In the dynamic world of business, ‘Shiny Object Syndrome’ (SOS) is more than just a minor distraction; it’s a formidable adversary. Essentially, SOS represents the allure of the ‘next big thing’ or a newer, seemingly better opportunity, often leading businesses away from their core goals. Especially prevalent in startup environments, it can divert crucial resources and attention.
Being distracted in business, particularly by these ‘shiny objects’, often results in unexpected expenses. Resources are funnelled into new projects or products without a clear return on investment, leading to increased costs and reduced profitability.
Furthermore, the frequent shift in focus makes it challenging for teams to keep up, leading to confusion. As businesses chase after multiple directions at once, employees can become unclear on priorities, causing a drop in morale and efficiency.
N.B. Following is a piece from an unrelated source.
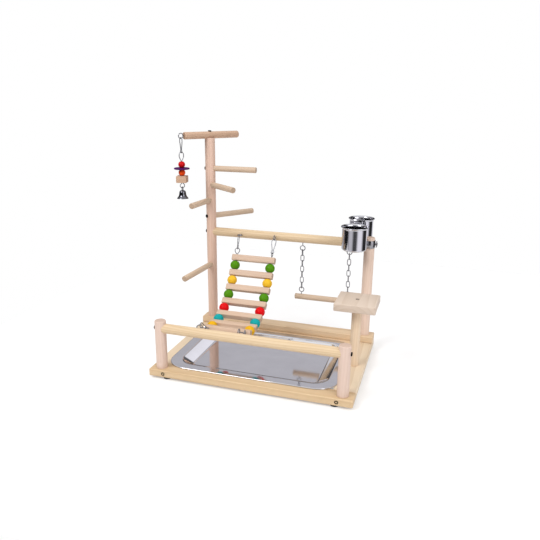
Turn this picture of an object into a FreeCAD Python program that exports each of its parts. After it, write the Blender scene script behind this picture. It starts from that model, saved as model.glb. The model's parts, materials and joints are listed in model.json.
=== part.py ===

This lack of clarity can then cascade into losing sight of the company’s primary goals. Instead of pursuing a coherent and well-defined strategy, businesses afflicted with SOS tend to scatter their efforts. Over time, this can dilute the brand, confuse customers, and diminish market position.
In conclusion, while innovation and adaptability are crucial, it’s vital for businesses to differentiate between genuine opportunities and distractions. Falling prey to Shiny Object Syndrome can cost money, muddle company vision, and derail the achievement of long-term objectives.